As for machine learning-based methods, they can achieve very good detection results: in the 2013 challenge the accuracy was around 94% [19]. However, performance depends heavily on the alignment between training set and test data. It is very high when training and test sets share the same cameras, same types of manipulation, same processing pipeline, like when a single dataset is split in training and test or cross-validation is used. As soon as unrelated datasets are used, the performance drops sometimes to random guesses. Lack of robustness limits the applicability of learning-based approaches to very specific scenarios.

Moreover, a skilled attacker, aware of the principles on which forensic tools work, may enact some counter-forensic measure on purpose to evade detectors [6, 33]. Therefore, the integration of multiple tools, all designed to detect the same type of attack but under different approaches, may be expected to improve performance, and especially robustness with respect to both casual and malicious disturbances.
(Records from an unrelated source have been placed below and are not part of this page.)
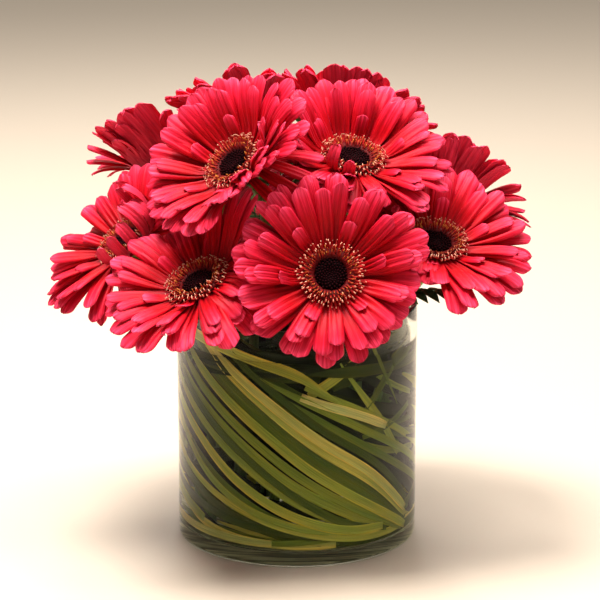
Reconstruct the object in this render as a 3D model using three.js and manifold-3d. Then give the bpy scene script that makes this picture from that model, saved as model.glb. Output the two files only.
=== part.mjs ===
// A dozen gerberas in a glass cylinder vase. The stems stand in water, and long strap leaves are
// coiled round the inside of the glass.
// Millimetres, +Z up. The origin is the centre of the vase's underside, and the front is towards -Y.

import * as THREE from 'three';
import { mergeVertices } from 'three/addons/utils/BufferGeometryUtils.js';
import Module from 'manifold-3d';

const wasm = await Module();
wasm.setup();

// Driving dimensions

const GAP = 0.3; // clearance between pieces that touch

const vase = {
  radius: 75,
  height: 150,
  wall: 3.5,
  base: 9,
  footRound: 3,
  rimRound: 1,
  sides: 40,
};

const water = { level: 128, radius: 66.4, sides: 40 };

const strap = { width: 6.2, thickness: 0.8, span: 14, tipLength: 30, tipShare: 0.2 };
// outer radius of the leaves that lie on the glass, and of those that cross behind them
const strapLayer = { glass: 70.8, second: 69.35, third: 67.9 };

const stem = {
  radius: 3,
  sides: 6,
  steps: 11,
  foot: vase.base + 1.4, // the end is square to a leaning stem, so its low corner is near the floor
  neck: 140, // height at which a stem leaves its straight line
  footSpread: 0.78, // distance of a stem's foot from the axis, as a part of its neck's
  twist: -38, // degrees that the feet are turned from the necks
  holeRadius: 3.95,
  launch: 0.3, // how far the curve above the neck keeps its first and its last direction
  arrive: 0.4,
};

// The head's own frame: z along its face from the top of the base that the petals grow from
const cup = {
  top: -3.5,
  topRadius: 13,
  waist: -10,
  waistRadius: 9.4,
  throat: -16,
  throatRadius: 3.6,
  tail: -20,
  tailRadius: 2.1,
  stemEnd: -13,
  sides: 8,
};
const collar = { radius: 16, bottom: -3.2, top: 0 };
const florets = {
  lobes: 12,
  innerRadius: 9.7,
  crownRadius: 10.1,
  seatRadius: 13.8,
  high: { radius: 20.8, height: 6.4, crown: 4.5 },
  low: { radius: 19.2, height: 4.6, crown: 3.2 },
};
const eye = {
  radius: 9.2,
  shoulder: 2.4,
  crownRadius: 6.6,
  crown: 4.4,
  dimpleRadius: 3,
  rim: 3.6,
  dimple: 3,
  sides: 8,
};

const petal = {
  rootRadius: 11.5,
  underFlorets: 10.5, // length that lies under the florets, where it can't bend
  shoulder: 0.68, // place of the widest part, along the length
  steepest: 90, // a petal that is pushed up any further would lean in over the florets
  root: { width: 4.6, keel: 0.8 },
  neck: { width: 7.6, keel: 1 },
  wide: { width: 12.8, keel: 1.5 },
  tip: { width: 6, keel: 0.8 },
};
const layers = [
  { count: 12, length: 50, start: -1.9, lift: 7, rise: 12, droop: -12 },
  { count: 10, length: 43, start: -0.6, lift: 13, rise: 23, droop: -6 },
];

// Where neighbouring heads crowd each other, a sloping wall parts them
const crowding = {
  reach: 128, // hubs further apart than this don't meet
  margin: 0.7,
  tilts: [10, 20, 30, 40, 45, 50, 55, 60, 65, 70, 75],
  shifts: [-8, -4, 0, 4, 8],
  directions: 24,
  bendStep: 6,
  bendDown: -60,
  bendUp: 84,
  vaseRoom: 1.5,
  stemRoom: 2.5,
  shorter: [1, 0.9, 0.8, 0.7, 0.6, 0.5], // lengths that a crowded petal may have, as parts of its own
  extraBends: [0, -5, 5, -10, 10, -16, 16],
  easyBend: 30, // degrees of bend, and of change from the neighbour, that cost as much as 1
  easyChange: 15,
  cutCost: 7, // what losing a petal's whole length costs
};

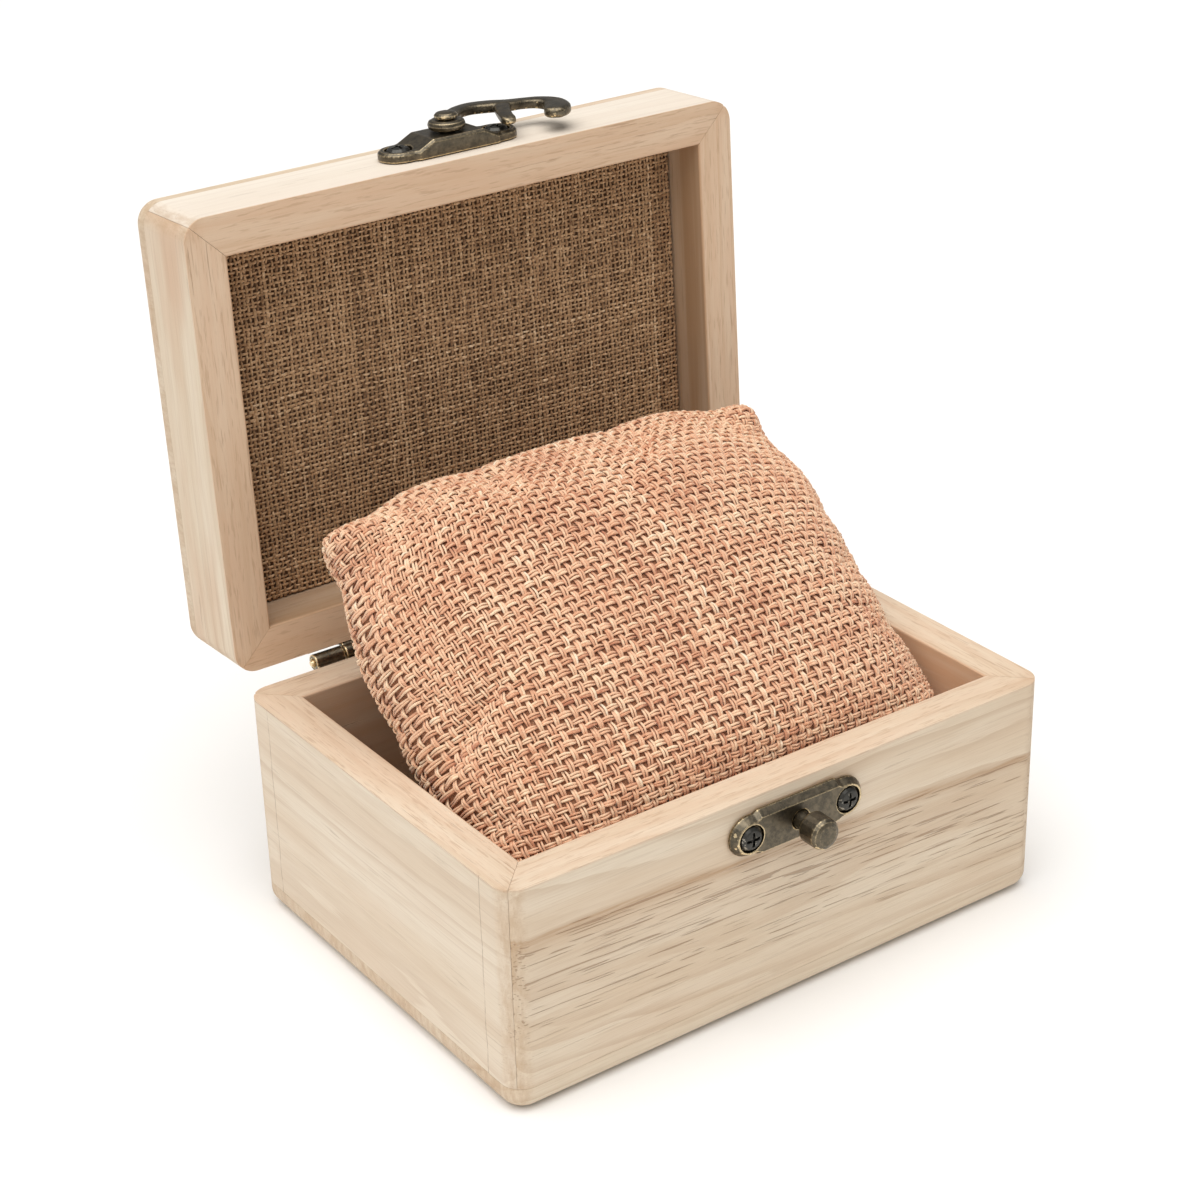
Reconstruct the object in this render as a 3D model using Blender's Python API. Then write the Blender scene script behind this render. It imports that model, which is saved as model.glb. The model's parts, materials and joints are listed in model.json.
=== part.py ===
"""Small hinged wooden watch box with a swing-hook latch and a loose cushion.

Metres, +Z up.  The origin is the centre of the face the box rests on, +X is to the
right and -Y is the front.  The lid stands open on its hinge stops, with the hook
swung out along the lid.  Lid pieces are laid out as if the lid were shut and hang
from an empty on the hinge pins; the hook hangs from an empty on its rivet.
"""

import math

import bmesh
import bpy
from mathutils import Matrix, Vector

MM = 0.001

# ---- driving dimensions ------------------------------------------------------
BOX_WIDTH = 110 * MM
BOX_DEPTH = 80 * MM
BASE_HEIGHT = 41 * MM
LID_HEIGHT = 19 * MM
WALL = 7.2 * MM
PANEL = 4.5 * MM  # bottom panel and lid panel
CORNER_RADIUS = 4.0 * MM  # upright corners
EDGE_RADIUS = 3.0 * MM  # long edges of the two panels
RIM_EASE = 0.3 * MM  # sanded edge of the sawn rims
SEAM = 0.2 * MM  # glue line between two boards
CLEARANCE = 0.3 * MM  # between pieces that rest on each other
RIM_GAP = 0.3 * MM  # between the two rims when the lid is shut

OPEN_ANGLE = math.radians(93)
HINGE_SETBACK = 2.0 * MM  # pin axis behind the back face
HINGE_SPREAD = 31.5 * MM  # hinge centre to the middle of the box
LEAF_LENGTH = 18.0 * MM
LEAF_DROP = 8.5 * MM
LEAF_THICKNESS = 0.8 * MM
BARREL_RADIUS = 1.5 * MM
HINGE_PIN_RADIUS = 0.7 * MM
KNUCKLE_GAP = 0.3 * MM
MIDDLE_KNUCKLE = 6.0 * MM

LATCH_PLATE_LENGTH = 27.0 * MM
LATCH_PLATE_WIDTH = 8.1 * MM
LATCH_END_RADIUS = 3.6 * MM
CATCH_PLATE_THICKNESS = 1.8 * MM
CATCH_PLATE_BEVEL = (0.85 * MM, 1.25 * MM)  # in from the outline, down from the face
HOOK_PLATE_THICKNESS = 1.6 * MM
HOOK_BOSS_HEIGHT = 3.0 * MM
LATCH_SCREW_SPACING = 9.9 * MM  # from the middle of the plate
HOOK_REACH = 14.2 * MM  # rivet to post, hook shut
POST_BELOW_RIM = 6.2 * MM
PIVOT_ABOVE_RIM = HOOK_REACH - POST_BELOW_RIM - RIM_GAP

LINING_RECESS = 9.0 * MM  # lid rim to the lining cloth
LINING_CLOTH = 0.8 * MM

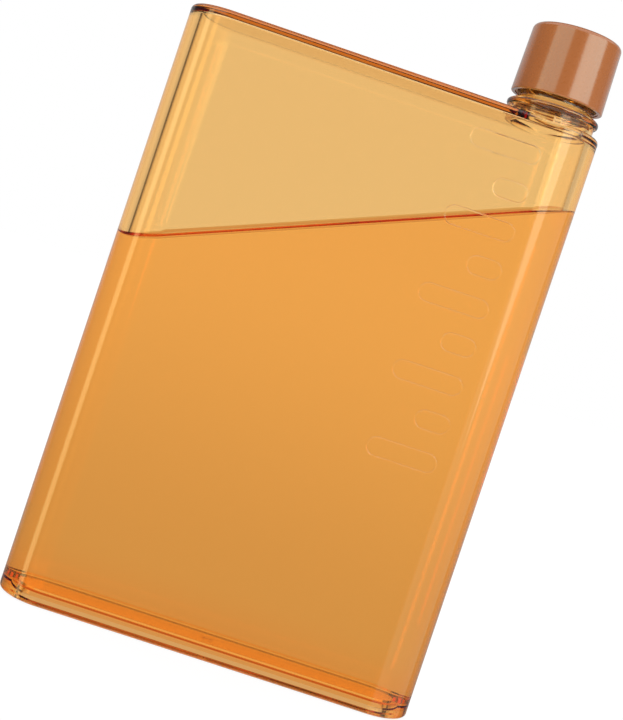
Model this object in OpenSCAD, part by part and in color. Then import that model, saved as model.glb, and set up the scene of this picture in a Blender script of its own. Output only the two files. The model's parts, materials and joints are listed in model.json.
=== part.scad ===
// Flat, see-through water bottle in the proportions of an A5 sheet, with an offset
// threaded neck and a screw cap. It stands on its welded base plate, front face to -Y,
// neck at the +X end. The origin is the centre of the base, on the ground.

/* [Bottle] */
// Width of the body along X
body_w = 148; // [120:1:180]
// Height of the body without neck and cap
body_h = 210; // [150:1:260]
// Depth of the body from front face to back face
body_d = 31; // [30:0.5:40]
// Thickness of the front wall and the back wall
wall = 2; // [1.6:0.1:3]
// Thickness of the wall at the tips of the two rounded ends
end_wall = 3.4; // [2:0.1:5]
// Thickness of the ceiling that carries the neck
top_wall = 2.4; // [1.6:0.1:4]
// Radius of the outer edge around the shoulder
shoulder_r = 1.8; // [0.8:0.1:3]

/* [Base plate] */
// Height of the ring that the bottle stands on, up to the weld
foot_h = 3.1; // [2:0.1:5]
// Width of that ring, around the hollow underneath
foot_w = 8; // [4:0.1:10]
// Radius of the outer edge around the foot
foot_r = 0.8; // [0.3:0.1:1.5]
// Thickness of the floor, which fits inside the wall above the weld
floor_t = 1.8; // [1:0.1:3]

/* [Neck] */
// Distance of the neck axis from the body's right side
neck_inset = 18.2; // [17.2:0.1:40]
// Radius of the mouth's straight bore
bore_r = 11; // [9:0.1:11.2]
// Outer radius of the neck at the thread root
neck_r = 12.9; // [12.7:0.05:13]
// Outer radius of the collar ring under the cap
collar_r = 16.4; // [15.8:0.1:17]
// Height of the groove between shoulder and collar
groove_h = 2.7; // [2:0.1:5]

/* [Thread] */
// Rise of the thread in one turn
lead = 4; // [3.8:0.1:5]
// Turns on the neck
neck_turns = 3.5; // [2:0.25:3.5]
// Turns inside the cap
cap_turns = 2.4; // [1.5:0.1:2.4]

/* [Cap] */
// Height of the cap
cap_h = 24.3; // [23:0.1:30]
// Outer radius at the cap's lower edge
cap_low_r = 16.35; // [16.2:0.05:17]
// Outer radius at the cap's upper edge
cap_top_r = 15.85; // [15.75:0.05:16.2]
// Thickness of the sealing ring
gasket_t = 1.7; // [1:0.1:2.5]

/* [Level marks] */
// Lowest marked volume in millilitres
mark_first = 300; // [50:50:300]
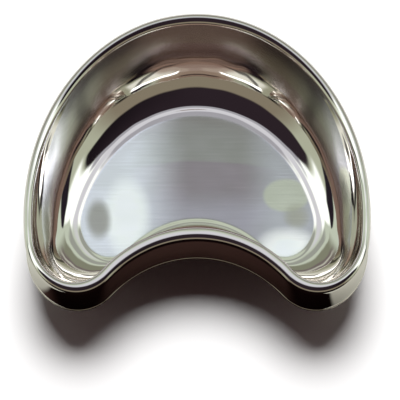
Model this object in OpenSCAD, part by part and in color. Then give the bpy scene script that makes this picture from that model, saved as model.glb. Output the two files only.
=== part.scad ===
// Kidney dish (emesis basin), one deep-drawn stainless steel sheet.
// A kidney-shaped bowl with a flat, slightly recessed floor, walls that sweep
// up out of a large round corner, and a rim that arches over and turns down
// all the way round to a small rolled hem.
// Frame: +X along the length, +Y towards the long bowed back, -Y towards the
// hollow front, +Z up. Origin under the middle of the dish on the table.
// The plan sizes below are those of a 250 mm dish and grow with its length;
// the sheet, rim, hem and heights don't.

/* [Dish] */
// Overall length over the rim
dish_l = 250; // [200:1:320]
// Overall height from the table to the top of the rim
dish_h = 42.5; // [36:0.5:56]
// Thickness of the steel sheet
sheet_t = 0.7; // [0.6:0.05:1.2]

/* [Rim outline] */
// Radius of the two rounded ends at the inner edge of the rim
end_r = 30.3; // [27:0.1:34]
// Radius of the hollow front at the inner edge of the rim
notch_r = 102.3; // [90:0.1:125]
// How far the back curve runs on past the middle of the ends, in degrees
end_swing = 5.3; // [2:0.1:8]

/* [Rim section] */
// Radius over the top of the rim
rim_r = 3.2; // [2.4:0.1:4]
// Extra width of the rim along the hollow front, as a flat land on its top
front_land = 2; // [0:0.1:3]
// Drop of the turned-down rim below the top of the dish
rim_drop = 20.7; // [12:0.1:24]
// Radius of the rolled hem at the free edge
hem_r = 0.75; // [0.65:0.05:1]

/* [Floor outline] */
// Radius of the back edge of the floor
floor_back_r = 93.2; // [88:0.1:97]
// Radius of the two rounded ends of the floor
floor_end_r = 24.6; // [21:0.1:29]
// Angle at which the back edge of the floor turns into its ends, in degrees
floor_swing = 18.6; // [15:0.1:22]
// Radius of the hollow front edge of the floor
floor_notch_r = 74; // [56:0.1:90]

/* [Floor and wall section] */
// Width of the shallow step round the flat floor
step_w = 4.6; // [3:0.1:7]
// Depth of the shallow step round the flat floor
step_d = 0.4; // [0.3:0.05:1.2]
// How far the round corner reaches across towards the wall (share of the wall's run)
corner_reach = 0.55; // [0.4:0.01:0.7]
// Height of the upper, nearly straight part of the wall
wall_straight = 18; // [10:0.5:22]
// Outward lean of the upper wall, in degrees
wall_draft = 5; // [3:0.5:10]

/* [Hidden] */

plan_scale = dish_l / 250;
deg_per_rad = 180 / PI;

// --- Plan outlines ---
// Each is three tangent arcs on the right half, mirrored to the left: the back
// about the Y axis, the rounded end, and the notch (the hollow front).
// Columns of an outline; SWING is the angle where the back meets the end,
// SHIFT moves the whole outline along Y
BACK_R = 0;
END_R = 1;
SWING = 2;
NOTCH_R = 3;
SHIFT = 4;

hem_overhang = max(0, hem_r - sheet_t / 2);
rim_w = 2 * rim_r + hem_overhang;
floor_shift = 1.2;
RIM = [dish_l / 2 - rim_w, end_r * plan_scale, -end_swing, notch_r * plan_scale, 0];
FLOOR = [
    floor_back_r * plan_scale, floor_end_r * plan_scale, floor_swing,
    floor_notch_r * plan_scale, floor_shift * plan_scale
];

// Centre of the right-hand end
function end_x(o) = (o[BACK_R] - o[END_R]) * cos(o[SWING]);
function end_y(o) = (o[BACK_R] - o[END_R]) * sin(o[SWING]);

// Distance of the notch centre in front of the end centres
function notch_dy(o) = sqrt(pow(o[NOTCH_R] + o[END_R], 2) - pow(end_x(o), 2));

// Angle from the notch centre to the end centre
function notch_angle(o) = atan2(notch_dy(o), end_x(o));

// [point, outward normal] on an arc; side is -1 where the bowl lies outside the arc
function arc_pt(centre, r, angle, side) =
    let (dir = [cos(angle), sin(angle)])
    [centre + r * dir, side * dir];

// [point, outward normal] on the right half of outline o, at share u of the way
// from the middle of the back to the middle of the front
function on_outline(o, u) =
    let (
        meet = notch_angle(o),
        back_len = o[BACK_R] * (90 - o[SWING]) / deg_per_rad,
        end_len = o[END_R] * (o[SWING] - meet + 180) / deg_per_rad,
        notch_len = o[NOTCH_R] * (90 - meet) / deg_per_rad,
        along = u * (back_len + end_len + notch_len),
        past_back = along - back_len,
        past_end = past_back - end_len
    )
    past_back <= 0 ?
        arc_pt([0, o[SHIFT]], o[BACK_R], 90 - along / o[BACK_R] * deg_per_rad, 1) :
    past_end <= 0 ?
        arc_pt([end_x(o), end_y(o) + o[SHIFT]], o[END_R],
            o[SWING] - past_back / o[END_R] * deg_per_rad, 1) :
    arc_pt([0, end_y(o) - notch_dy(o) + o[SHIFT]], o[NOTCH_R],
        meet + past_end / o[NOTCH_R] * deg_per_rad, -1);

// Middle of the dish front to back
y_back = RIM[BACK_R] + rim_w;
y_front = end_y(RIM) - RIM[END_R] - rim_w;
y_mid = (y_back + y_front) / 2;

// --- Wall curve ---
// Cubic Bezier from the floor edge to the rim, points [share of run, height]
z_step = sheet_t + step_d;
z_wall = dish_h - rim_r + rim_r * sin(wall_draft);
wall_run = 27 * plan_scale;
wall_lean = tan(wall_draft) * wall_straight / wall_run;
WALL = [
    [0, z_step],
    [corner_reach, z_step],
    [1 - wall_lean, z_wall - wall_straight],
    [1, z_wall]
];

function wall_pt(t) =
    WALL[0] * pow(1 - t, 3) + WALL[1] * 3 * t * pow(1 - t, 2)
    + WALL[2] * 3 * t * t * (1 - t) + WALL[3] * pow(t, 3);

// Slope of the wall in degrees
function wall_slope(t) =
    let (dir = (WALL[1] - WALL[0]) * pow(1 - t, 2)
        + (WALL[2] - WALL[1]) * 2 * t * (1 - t)
        + (WALL[3] - WALL[2]) * t * t)
    atan2(dir[1], dir[0] * wall_run);

// --- Section round the sheet ---
// Columns of a row: share of the way from floor to rim outline, distance
// outwards, height, and 1 if the row lies outside the land or 0 if inside
SHARE = 0;
OUT = 1;
HEIGHT = 2;
OUTSIDE = 3;

z_hem = dish_h - rim_drop + hem_r;
hem_x = 2 * rim_r - sheet_t / 2;
// Angle from the hem's level out to where the turned-down sheet joins it
hem_angle = acos(min(1, sheet_t / 2 / hem_r));
inner_arc = 90 - wall_draft;
under_r = rim_r - sheet_t;
// Least angle of the outer shoulder, just off the top of the arch
shoulder_min = 1;

// Row on the arch of the rim, at an angle outwards from its top
function rim_row(r, angle, outside) =
    [1, rim_r + r * sin(angle), dish_h - rim_r + r * cos(angle), outside];

ROWS = concat(
    // upper side: step, then corner and wall
    [for (i = [0:2])
        [0, -step_w * plan_scale * (1 - i / 3), sheet_t + step_d * (1 - cos(60 * i)) / 2, 0]],
    [for (i = [0:10]) let (w = wall_pt(i / 10)) [w[0], 0, w[1], 0]],
    // over the rim, with the land between its inner and outer shoulders
    [for (i = [1:4]) rim_row(rim_r, (i / 4 - 1) * inner_arc, 0)],
    [for (i = [0:4]) rim_row(rim_r, max(i * 90 / 4, shoulder_min), 1)],
    // hem
    [for (i = [0:5]) let (a = hem_angle - i * (180 + 2 * hem_angle) / 5)
        [1, hem_x + hem_r * cos(a), z_hem + hem_r * sin(a), 1]],
    // under the rim
    [for (i = [0:3]) rim_row(under_r, max(90 - i * 30, shoulder_min), 1)],
    [for (i = [0:3]) rim_row(under_r, -i / 3 * inner_arc, 0)],
    // underside of wall, corner and step
    [for (i = [7:-1:0]) let (w = wall_pt(i / 8), a = wall_slope(i / 8))
        [w[0], sheet_t * sin(a), w[1] - sheet_t * cos(a), 0]],
    [[0, -step_w * plan_scale, 0, 0]]
);

// --- Stations round the dish ---
// Station 0 is the middle of the back, station half_n the middle of the front
half_n = 52;
stations = 2 * half_n;

// Crowds the stations together round the ends, closest at share 0.63
crowd_at = 0.63;
crowding = 0.08;
function crowd(v) = v - crowding * (sin(360 * (v - crowd_at)) + sin(360 * crowd_at));

// Width of the land at share u, grown inwards: a sliver at the back and sides,
// easing to its full width along the front
land_min = 0.1;
land_start = 0.62;
land_ease = 0.2;
function ease(t) = t <= 0 ? 0 : t >= 1 ? 1 : t * t * (3 - 2 * t);
function land(u) = land_min + front_land * ease((u - land_start) / land_ease);

// Point of a row at station i; stations beyond the half are the mirror side
function shell_pt(row, i) =
    let (
        u = crowd(min(i, stations - i) / half_n),
        p = on_outline(FLOOR * (1 - row[SHARE]) + RIM * row[SHARE], u),
        out = row[OUT] + (row[OUTSIDE] - row[SHARE]) * land(u),
        pos = p[0] + p[1] * out,
        x = abs(pos[0]) < 0.0001 ? 0 : pos[0]
    )
    [i <= half_n ? x : -x, pos[1] - y_mid, row[HEIGHT]];

// --- Faces ---
function flipped(t) = [t[0], t[2], t[1]];

// Flat sheet across the inside of a row: strips from the back edge to the front
// edge on the right half, and their mirror on the left
right_cap = concat(
    [for (i = [0:half_n / 2 - 2]) [i, i + 1, half_n - i - 1]],
    [for (i = [0:half_n / 2 - 1]) [i, half_n - i - 1, half_n - i]]
);
left_cap = [for (t = right_cap) [for (q = flipped(t)) (stations - q) % stations]];
cap = concat(right_cap, left_cap);

module dish_shell() {
    last = (len(ROWS) - 1) * stations;
    bottom = [for (t = cap) flipped(t) + last * [1, 1, 1]];
    skin = [for (j = [0:len(ROWS) - 2]) for (i = [0:stations - 1])
        let (
            a = j * stations + i,
            b = j * stations + (i + 1) % stations,
            c = b + stations,
            d = a + stations
        )
        each [[a, c, b], [a, d, c]]];
    color([0.78, 0.79, 0.80])
        polyhedron(
            points = [for (row = ROWS) for (i = [0:stations - 1]) shell_pt(row, i)],
            faces = concat(cap, skin, bottom),
            convexity = 8
        );
}

dish_shell();
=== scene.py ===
import math
import bmesh
import bpy
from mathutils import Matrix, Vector


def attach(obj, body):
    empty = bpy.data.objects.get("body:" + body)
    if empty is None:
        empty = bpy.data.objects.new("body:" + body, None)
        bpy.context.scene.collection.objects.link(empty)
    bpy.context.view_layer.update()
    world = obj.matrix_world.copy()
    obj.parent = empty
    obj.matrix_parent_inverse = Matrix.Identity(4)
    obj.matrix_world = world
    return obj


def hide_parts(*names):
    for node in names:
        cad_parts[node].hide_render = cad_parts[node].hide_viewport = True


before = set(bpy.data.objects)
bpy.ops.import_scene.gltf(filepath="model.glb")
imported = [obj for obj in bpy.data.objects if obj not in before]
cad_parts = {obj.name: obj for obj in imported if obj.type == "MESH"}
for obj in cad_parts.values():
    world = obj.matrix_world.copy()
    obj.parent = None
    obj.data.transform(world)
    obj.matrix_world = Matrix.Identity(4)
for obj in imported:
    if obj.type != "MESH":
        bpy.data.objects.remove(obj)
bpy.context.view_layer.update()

scene = bpy.context.scene

# ---------------------------------------------------------------- dish shape
# The same numbers as the CAD part, in millimetres; the mesh is only finer.
L, H, T = 250.0, 42.5, 0.7
END_R, NOTCH_R, SWING = 30.3, 102.3, 5.3
RIM_R, DROP, HEM_R = 3.2, 20.7, 0.75
FLOOR = (93.2, 24.6, math.radians(18.6), 74.0, 1.2)
STEP_W, STEP_D = 4.6, 0.4
REACH, STRAIGHT, DRAFT, RUN = 0.55, 18.0, math.radians(5.0), 27.0

FRONT_LAND = 2.0
RIM_W = 2 * RIM_R + max(0.0, HEM_R - T / 2)
BACK_R = L / 2 - RIM_W
RIM = (BACK_R, END_R, -math.radians(SWING), NOTCH_R, 0.0)
Y_MID = (BACK_R + RIM_W + (BACK_R - END_R) * math.sin(-math.radians(SWING)) - END_R - RIM_W) / 2


def mix_outline(s):
    return [a * (1 - s) + b * s for a, b in zip(FLOOR, RIM)]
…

In support of this hypothesis, it is worth mentioning that the winners of the First IEEE Image Forensics Challenge resorted to the fusion of multiple tools both for the detection and the localization tasks [19, 20] and similar approaches are routinely used also for deep learning-based solutions. More in general, most of the key concepts and problems encountered in the context of AI-based forensics were already present and investigated in classical multimedia forensics, which therefore represents a necessary starting point for new advances.